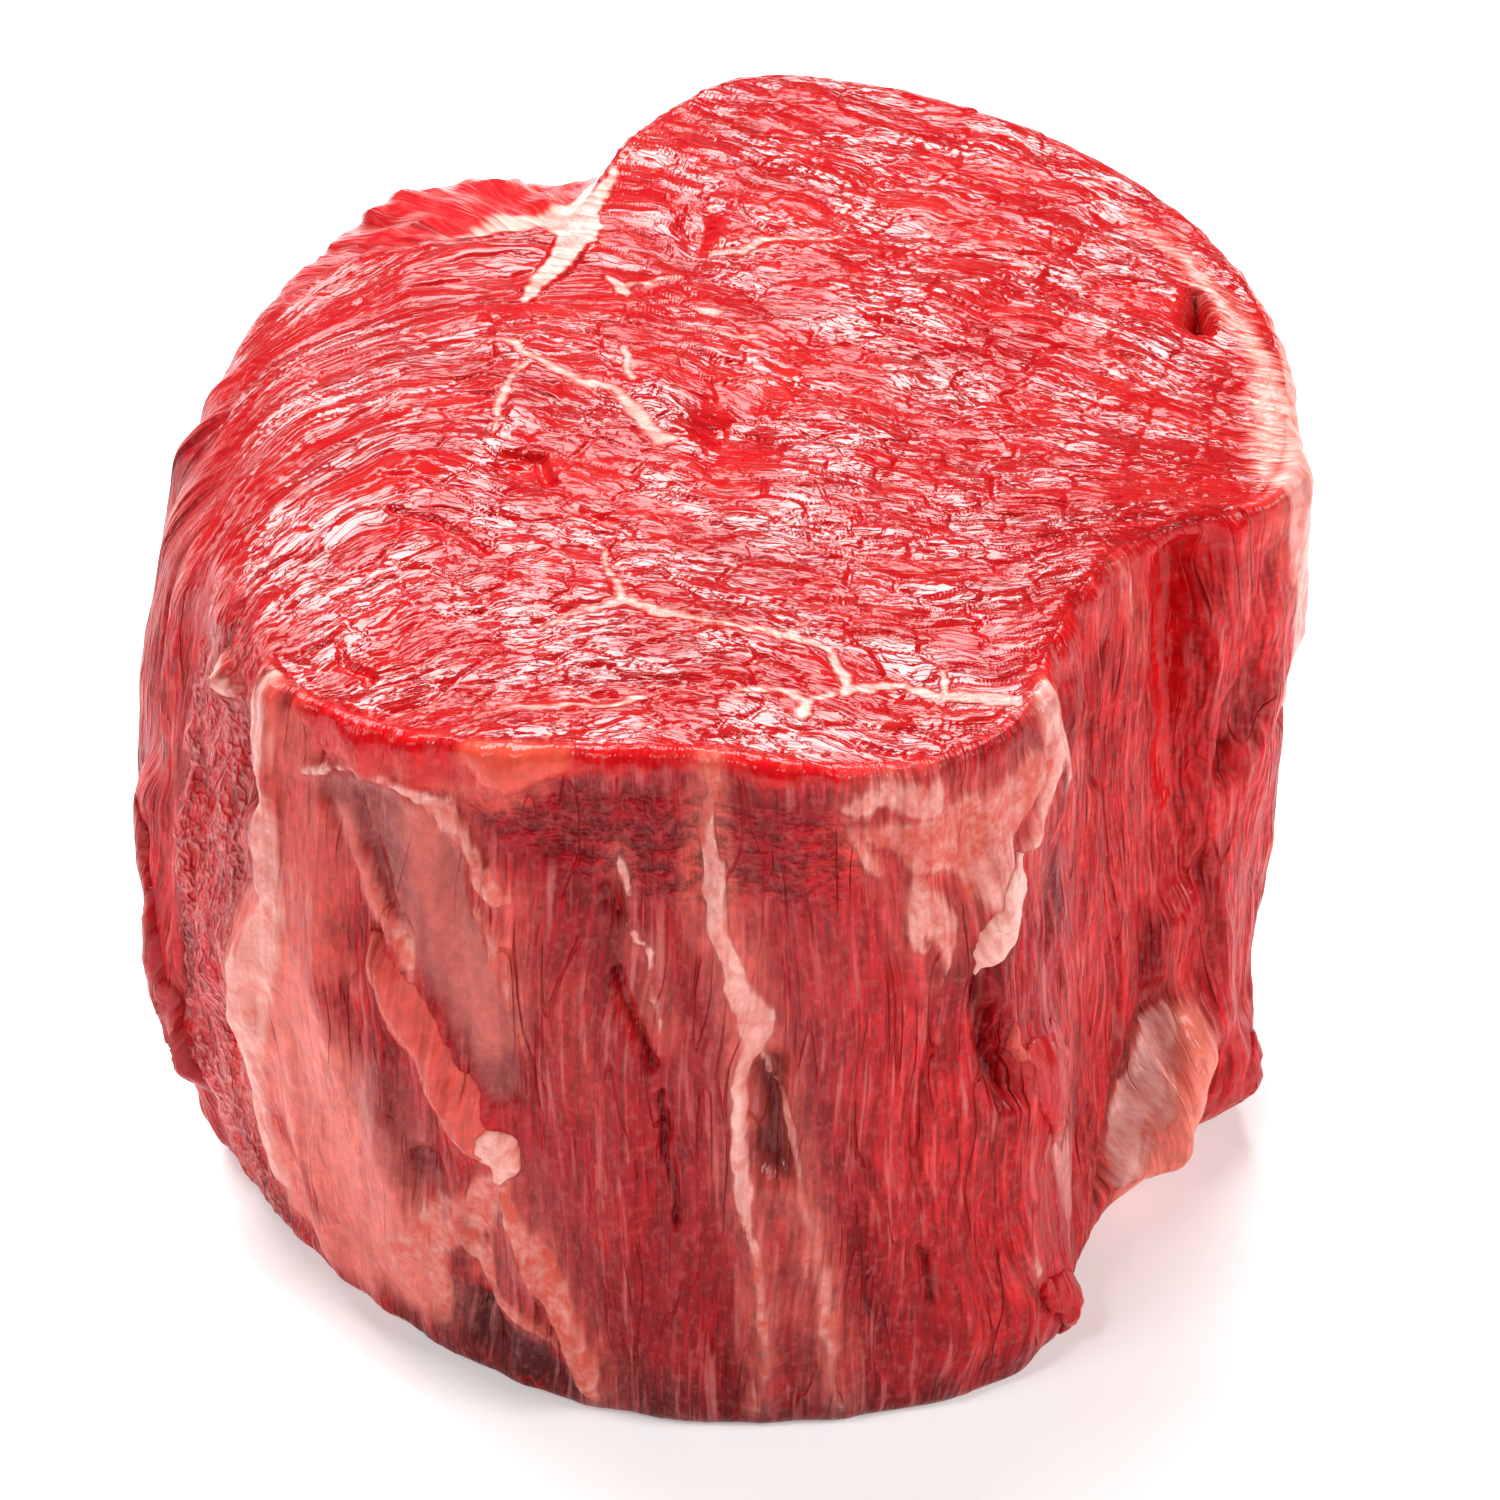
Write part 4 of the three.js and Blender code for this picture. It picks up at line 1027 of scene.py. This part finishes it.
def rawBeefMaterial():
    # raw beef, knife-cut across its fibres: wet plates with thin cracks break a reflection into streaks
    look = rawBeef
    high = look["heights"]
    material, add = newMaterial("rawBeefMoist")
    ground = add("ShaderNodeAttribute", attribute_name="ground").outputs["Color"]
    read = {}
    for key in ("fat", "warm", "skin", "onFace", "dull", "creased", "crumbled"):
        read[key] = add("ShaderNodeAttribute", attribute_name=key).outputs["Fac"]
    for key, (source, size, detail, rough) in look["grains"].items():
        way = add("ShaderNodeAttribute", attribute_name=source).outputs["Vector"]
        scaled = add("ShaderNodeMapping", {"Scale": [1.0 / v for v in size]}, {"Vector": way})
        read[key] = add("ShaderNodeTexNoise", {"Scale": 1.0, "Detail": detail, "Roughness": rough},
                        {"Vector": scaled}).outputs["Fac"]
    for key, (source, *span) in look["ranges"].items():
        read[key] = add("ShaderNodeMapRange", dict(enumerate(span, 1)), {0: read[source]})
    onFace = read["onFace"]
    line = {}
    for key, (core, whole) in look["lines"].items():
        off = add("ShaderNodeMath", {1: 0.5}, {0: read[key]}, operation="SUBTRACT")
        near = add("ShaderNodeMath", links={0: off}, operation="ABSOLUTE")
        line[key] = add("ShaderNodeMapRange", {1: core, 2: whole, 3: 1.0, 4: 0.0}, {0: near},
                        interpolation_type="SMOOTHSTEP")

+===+

▶ [GIVEN PROBLEM] Emit the full listing verbatim.

▶ [RESULT OF THE TASK]
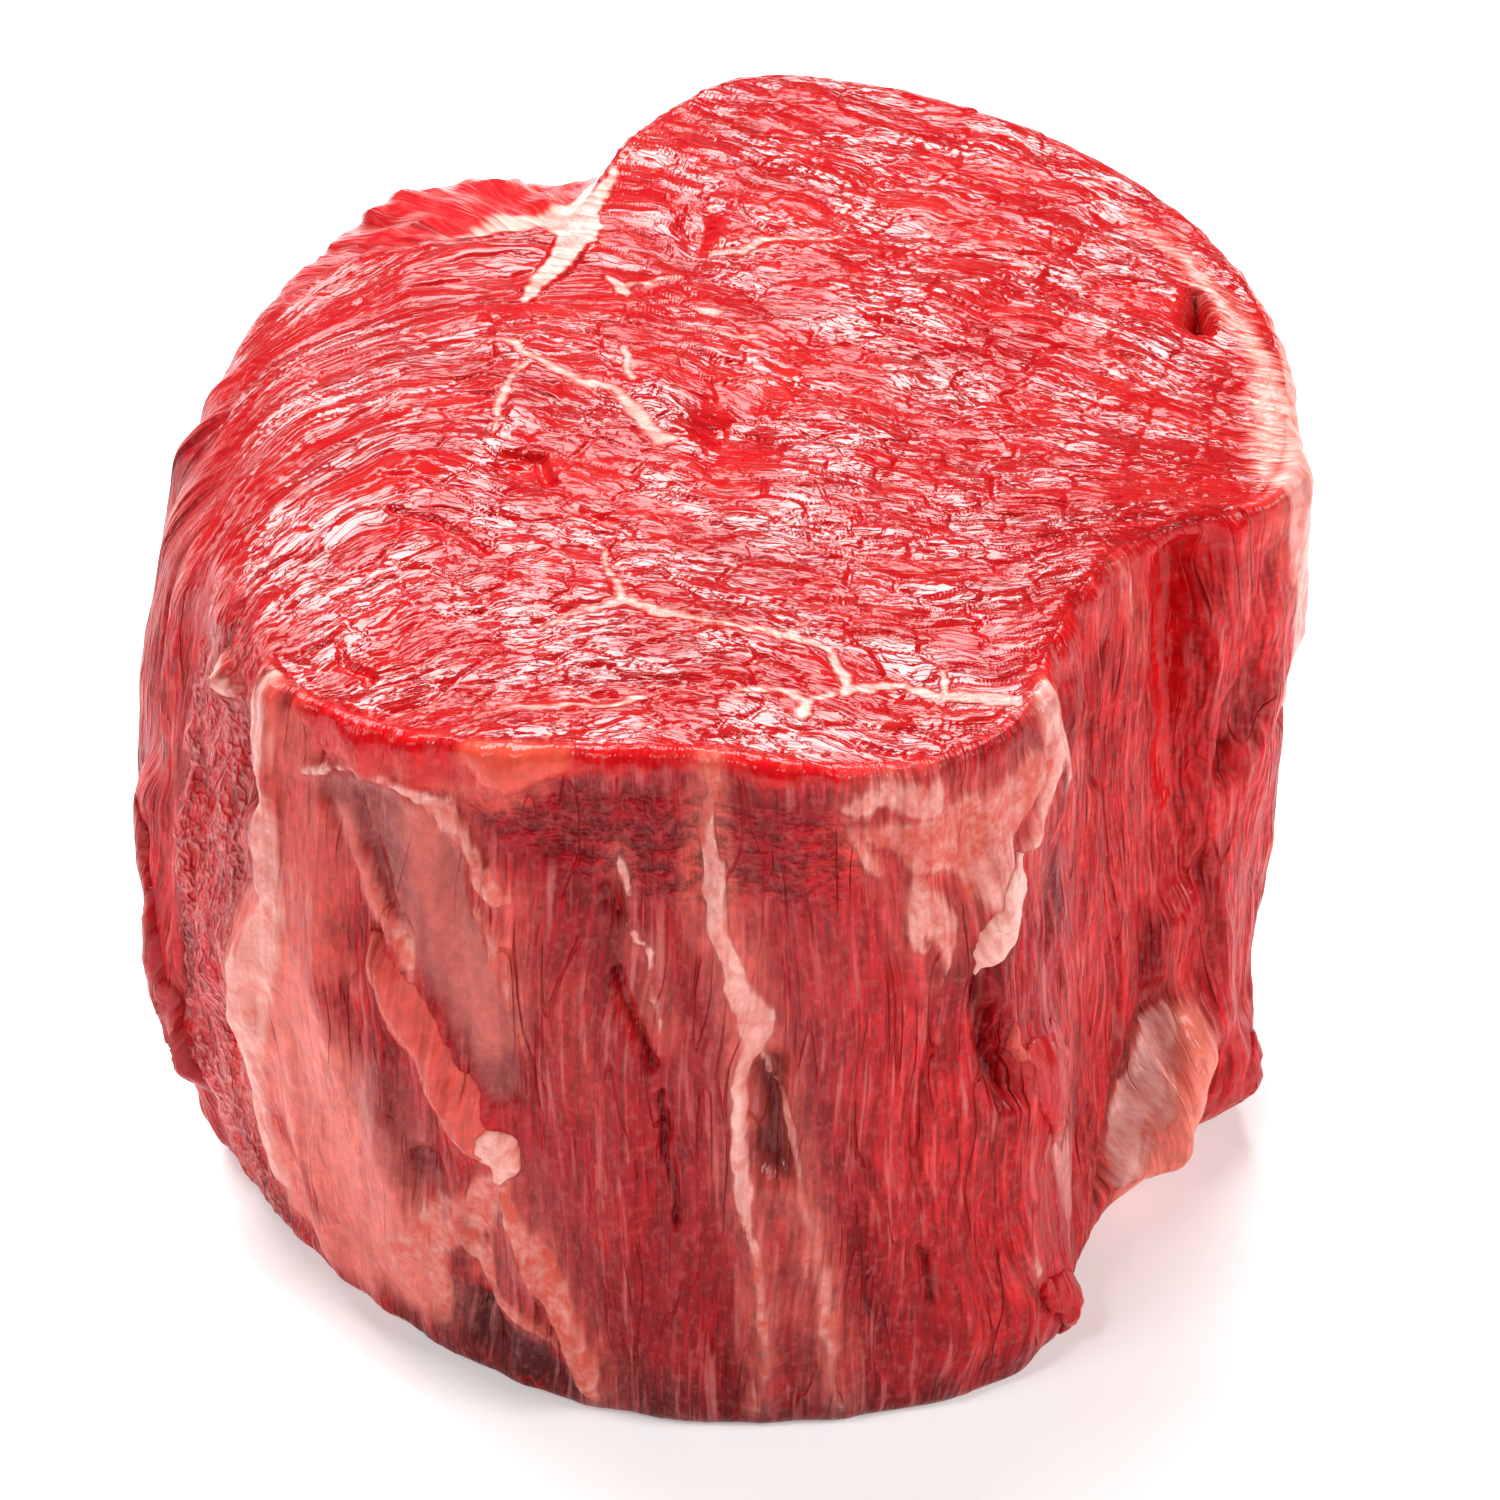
Write part 4 of the three.js and Blender code for this picture. It picks up at line 1027 of scene.py. This part finishes it.
def rawBeefMaterial():
    # raw beef, knife-cut across its fibres: wet plates with thin cracks break a reflection into streaks
    look = rawBeef
    high = look["heights"]
    material, add = newMaterial("rawBeefMoist")
    ground = add("ShaderNodeAttribute", attribute_name="ground").outputs["Color"]
    read = {}
    for key in ("fat", "warm", "skin", "onFace", "dull", "creased", "crumbled"):
        read[key] = add("ShaderNodeAttribute", attribute_name=key).outputs["Fac"]
    for key, (source, size, detail, rough) in look["grains"].items():
        way = add("ShaderNodeAttribute", attribute_name=source).outputs["Vector"]
        scaled = add("ShaderNodeMapping", {"Scale": [1.0 / v for v in size]}, {"Vector": way})
        read[key] = add("ShaderNodeTexNoise", {"Scale": 1.0, "Detail": detail, "Roughness": rough},
                        {"Vector": scaled}).outputs["Fac"]
    for key, (source, *span) in look["ranges"].items():
        read[key] = add("ShaderNodeMapRange", dict(enumerate(span, 1)), {0: read[source]})
    onFace = read["onFace"]
    line = {}
    for key, (core, whole) in look["lines"].items():
        off = add("ShaderNodeMath", {1: 0.5}, {0: read[key]}, operation="SUBTRACT")
        near = add("ShaderNodeMath", links={0: off}, operation="ABSOLUTE")
        line[key] = add("ShaderNodeMapRange", {1: core, 2: whole, 3: 1.0, 4: 0.0}, {0: near},
                        interpolation_type="SMOOTHSTEP")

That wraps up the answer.